>> begin Supplied entries

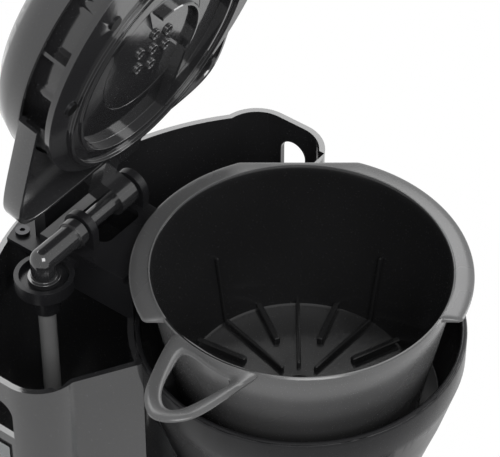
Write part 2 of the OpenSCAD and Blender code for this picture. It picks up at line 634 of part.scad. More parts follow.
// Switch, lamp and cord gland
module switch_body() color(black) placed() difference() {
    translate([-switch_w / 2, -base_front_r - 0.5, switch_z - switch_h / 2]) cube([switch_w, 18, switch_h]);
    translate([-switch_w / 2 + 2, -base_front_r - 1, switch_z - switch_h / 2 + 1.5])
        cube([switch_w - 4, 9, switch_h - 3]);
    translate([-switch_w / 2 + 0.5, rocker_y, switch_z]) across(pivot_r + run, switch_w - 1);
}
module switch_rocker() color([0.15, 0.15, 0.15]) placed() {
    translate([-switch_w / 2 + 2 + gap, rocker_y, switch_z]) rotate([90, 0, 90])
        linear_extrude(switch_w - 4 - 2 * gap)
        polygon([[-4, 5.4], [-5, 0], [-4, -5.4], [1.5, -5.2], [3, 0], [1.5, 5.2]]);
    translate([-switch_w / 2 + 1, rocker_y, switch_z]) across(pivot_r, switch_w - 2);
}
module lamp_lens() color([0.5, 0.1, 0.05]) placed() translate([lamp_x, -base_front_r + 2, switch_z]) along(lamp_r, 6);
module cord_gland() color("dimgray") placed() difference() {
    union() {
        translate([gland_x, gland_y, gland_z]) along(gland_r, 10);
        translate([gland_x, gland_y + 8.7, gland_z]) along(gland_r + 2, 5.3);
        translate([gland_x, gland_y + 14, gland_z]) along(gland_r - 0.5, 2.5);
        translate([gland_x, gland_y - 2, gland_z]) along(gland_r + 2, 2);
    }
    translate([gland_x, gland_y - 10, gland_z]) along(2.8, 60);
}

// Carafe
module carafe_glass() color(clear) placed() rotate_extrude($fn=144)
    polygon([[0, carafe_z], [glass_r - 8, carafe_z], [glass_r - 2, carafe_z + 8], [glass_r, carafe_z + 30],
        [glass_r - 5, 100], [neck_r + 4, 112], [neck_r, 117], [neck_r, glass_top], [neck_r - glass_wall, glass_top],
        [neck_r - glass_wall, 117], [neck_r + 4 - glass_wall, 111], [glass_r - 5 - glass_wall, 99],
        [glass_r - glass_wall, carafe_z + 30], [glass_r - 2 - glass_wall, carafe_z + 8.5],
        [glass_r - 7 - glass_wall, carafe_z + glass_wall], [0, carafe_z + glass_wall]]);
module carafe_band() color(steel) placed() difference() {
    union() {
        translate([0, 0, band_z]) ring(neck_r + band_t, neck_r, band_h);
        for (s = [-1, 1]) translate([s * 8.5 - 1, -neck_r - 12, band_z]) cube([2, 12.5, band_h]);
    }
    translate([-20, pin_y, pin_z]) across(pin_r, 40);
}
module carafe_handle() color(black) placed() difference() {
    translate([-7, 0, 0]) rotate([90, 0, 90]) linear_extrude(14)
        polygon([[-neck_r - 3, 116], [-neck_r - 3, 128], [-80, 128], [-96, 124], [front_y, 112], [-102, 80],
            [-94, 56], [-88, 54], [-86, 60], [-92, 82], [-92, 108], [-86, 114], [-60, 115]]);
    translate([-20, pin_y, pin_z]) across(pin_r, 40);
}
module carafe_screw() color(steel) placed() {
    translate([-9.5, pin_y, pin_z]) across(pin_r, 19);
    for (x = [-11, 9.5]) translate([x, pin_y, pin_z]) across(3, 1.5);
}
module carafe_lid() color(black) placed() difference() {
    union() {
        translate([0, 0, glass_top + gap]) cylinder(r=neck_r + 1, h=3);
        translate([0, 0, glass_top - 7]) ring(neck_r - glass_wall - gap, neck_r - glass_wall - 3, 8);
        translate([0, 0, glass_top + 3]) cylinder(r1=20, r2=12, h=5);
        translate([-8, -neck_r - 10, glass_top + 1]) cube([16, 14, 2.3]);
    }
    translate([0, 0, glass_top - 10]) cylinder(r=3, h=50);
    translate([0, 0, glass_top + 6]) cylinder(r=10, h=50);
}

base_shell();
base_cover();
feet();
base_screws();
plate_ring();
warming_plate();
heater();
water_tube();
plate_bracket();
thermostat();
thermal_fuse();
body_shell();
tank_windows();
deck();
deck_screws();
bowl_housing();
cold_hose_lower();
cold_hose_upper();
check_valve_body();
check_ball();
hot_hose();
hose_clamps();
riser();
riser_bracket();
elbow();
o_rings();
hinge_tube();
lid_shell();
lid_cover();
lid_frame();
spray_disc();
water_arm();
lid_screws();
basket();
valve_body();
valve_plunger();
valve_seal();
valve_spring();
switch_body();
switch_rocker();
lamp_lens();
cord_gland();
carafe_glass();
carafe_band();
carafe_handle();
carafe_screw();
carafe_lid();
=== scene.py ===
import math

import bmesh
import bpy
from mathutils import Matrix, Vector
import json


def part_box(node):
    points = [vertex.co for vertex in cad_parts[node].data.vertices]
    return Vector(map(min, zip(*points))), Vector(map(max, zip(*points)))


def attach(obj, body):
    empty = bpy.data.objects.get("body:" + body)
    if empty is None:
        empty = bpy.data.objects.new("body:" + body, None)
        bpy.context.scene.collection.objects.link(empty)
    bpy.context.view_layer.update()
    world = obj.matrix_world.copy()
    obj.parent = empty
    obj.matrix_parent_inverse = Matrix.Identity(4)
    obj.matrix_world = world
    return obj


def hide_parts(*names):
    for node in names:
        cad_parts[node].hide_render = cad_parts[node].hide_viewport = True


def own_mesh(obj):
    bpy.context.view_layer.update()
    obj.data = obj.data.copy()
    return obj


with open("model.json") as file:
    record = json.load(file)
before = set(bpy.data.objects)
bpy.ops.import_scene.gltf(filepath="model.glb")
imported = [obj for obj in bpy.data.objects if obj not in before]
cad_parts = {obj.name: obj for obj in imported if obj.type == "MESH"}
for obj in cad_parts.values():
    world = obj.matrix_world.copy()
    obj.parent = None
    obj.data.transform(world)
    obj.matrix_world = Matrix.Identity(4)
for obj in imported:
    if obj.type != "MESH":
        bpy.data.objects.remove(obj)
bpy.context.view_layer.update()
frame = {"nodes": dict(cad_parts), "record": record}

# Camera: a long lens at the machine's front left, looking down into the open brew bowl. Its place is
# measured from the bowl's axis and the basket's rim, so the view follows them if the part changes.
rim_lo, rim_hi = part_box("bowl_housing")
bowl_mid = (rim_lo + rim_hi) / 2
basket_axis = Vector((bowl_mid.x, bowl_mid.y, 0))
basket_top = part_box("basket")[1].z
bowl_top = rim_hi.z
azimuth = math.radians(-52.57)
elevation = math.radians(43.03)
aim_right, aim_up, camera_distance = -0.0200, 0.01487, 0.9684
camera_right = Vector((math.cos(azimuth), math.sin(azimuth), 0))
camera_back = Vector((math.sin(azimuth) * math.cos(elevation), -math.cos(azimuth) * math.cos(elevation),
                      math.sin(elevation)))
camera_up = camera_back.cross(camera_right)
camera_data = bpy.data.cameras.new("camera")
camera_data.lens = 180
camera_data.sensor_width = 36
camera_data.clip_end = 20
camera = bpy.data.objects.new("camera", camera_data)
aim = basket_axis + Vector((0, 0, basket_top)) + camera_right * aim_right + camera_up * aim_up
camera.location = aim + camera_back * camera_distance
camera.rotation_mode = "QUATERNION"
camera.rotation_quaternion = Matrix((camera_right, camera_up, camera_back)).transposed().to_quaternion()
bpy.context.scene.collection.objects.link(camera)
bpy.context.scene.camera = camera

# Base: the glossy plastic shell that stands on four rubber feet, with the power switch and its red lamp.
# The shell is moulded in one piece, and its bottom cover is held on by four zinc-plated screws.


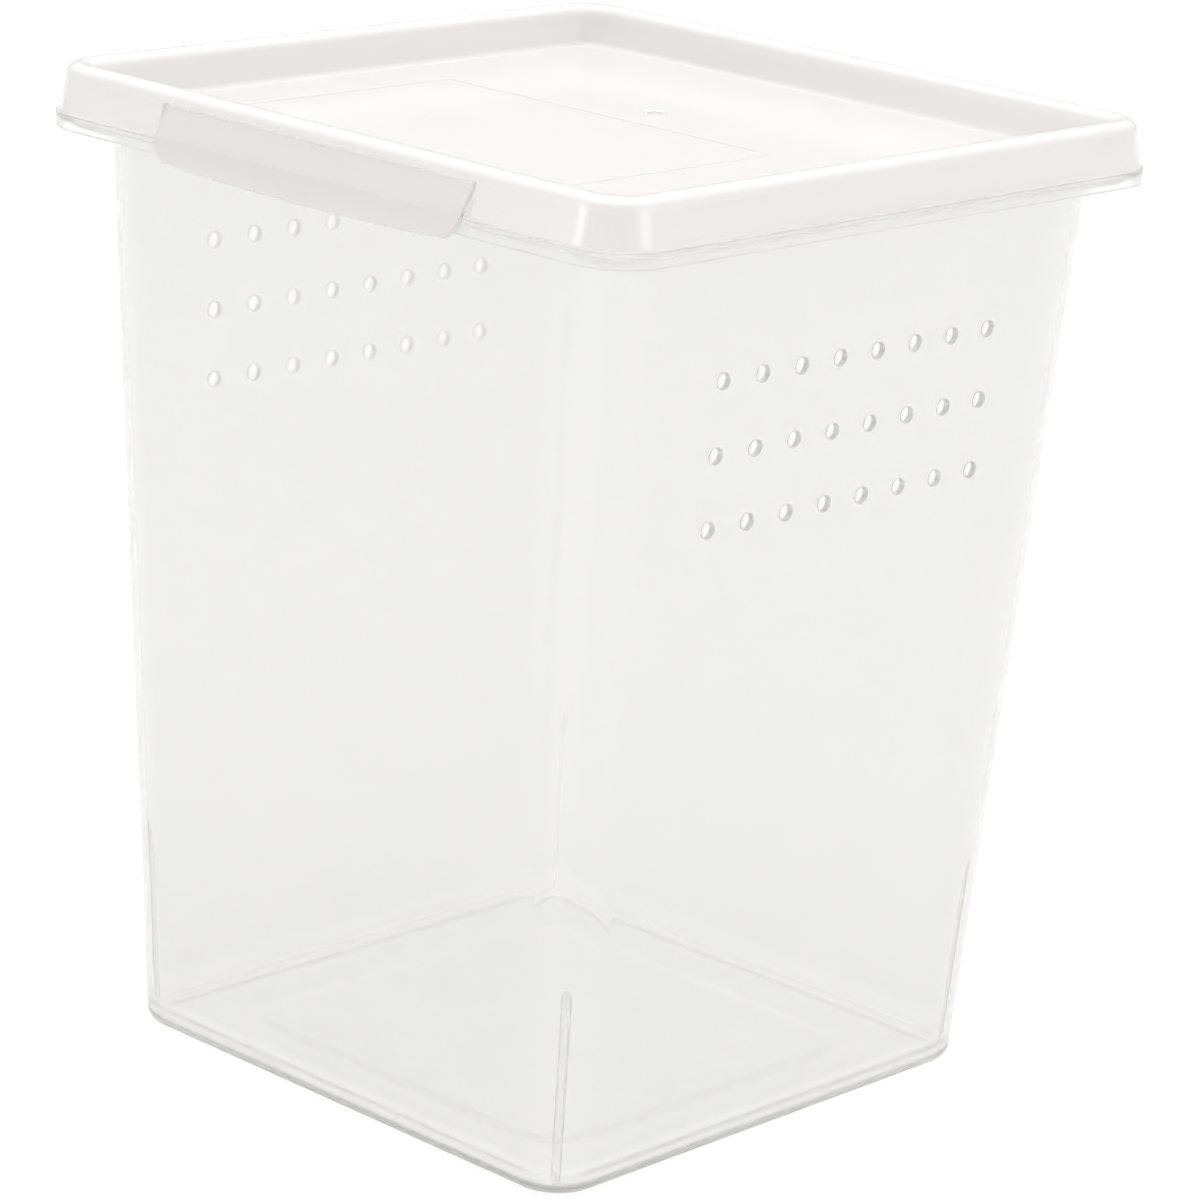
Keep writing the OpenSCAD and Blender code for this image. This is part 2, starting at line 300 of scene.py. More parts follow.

>> end Supplied entries

Transcribe exactly, and only, the lines beginning at the line containing "base_shell();" and ending at the line containing "imported = [obj", both inclusive.

• [Solution to the problem]:
base_shell();
base_cover();
feet();
base_screws();
plate_ring();
warming_plate();
heater();
water_tube();
plate_bracket();
thermostat();
thermal_fuse();
body_shell();
tank_windows();
deck();
deck_screws();
bowl_housing();
cold_hose_lower();
cold_hose_upper();
check_valve_body();
check_ball();
hot_hose();
hose_clamps();
riser();
riser_bracket();
elbow();
o_rings();
hinge_tube();
lid_shell();
lid_cover();
lid_frame();
spray_disc();
water_arm();
lid_screws();
basket();
valve_body();
valve_plunger();
valve_seal();
valve_spring();
switch_body();
switch_rocker();
lamp_lens();
cord_gland();
carafe_glass();
carafe_band();
carafe_handle();
carafe_screw();
carafe_lid();
=== scene.py ===
import math

import bmesh
import bpy
from mathutils import Matrix, Vector
import json


def part_box(node):
    points = [vertex.co for vertex in cad_parts[node].data.vertices]
    return Vector(map(min, zip(*points))), Vector(map(max, zip(*points)))


def attach(obj, body):
    empty = bpy.data.objects.get("body:" + body)
    if empty is None:
        empty = bpy.data.objects.new("body:" + body, None)
        bpy.context.scene.collection.objects.link(empty)
    bpy.context.view_layer.update()
    world = obj.matrix_world.copy()
    obj.parent = empty
    obj.matrix_parent_inverse = Matrix.Identity(4)
    obj.matrix_world = world
    return obj


def hide_parts(*names):
    for node in names:
        cad_parts[node].hide_render = cad_parts[node].hide_viewport = True


def own_mesh(obj):
    bpy.context.view_layer.update()
    obj.data = obj.data.copy()
    return obj


with open("model.json") as file:
    record = json.load(file)
before = set(bpy.data.objects)
bpy.ops.import_scene.gltf(filepath="model.glb")
imported = [obj for obj in bpy.data.objects if obj not in before]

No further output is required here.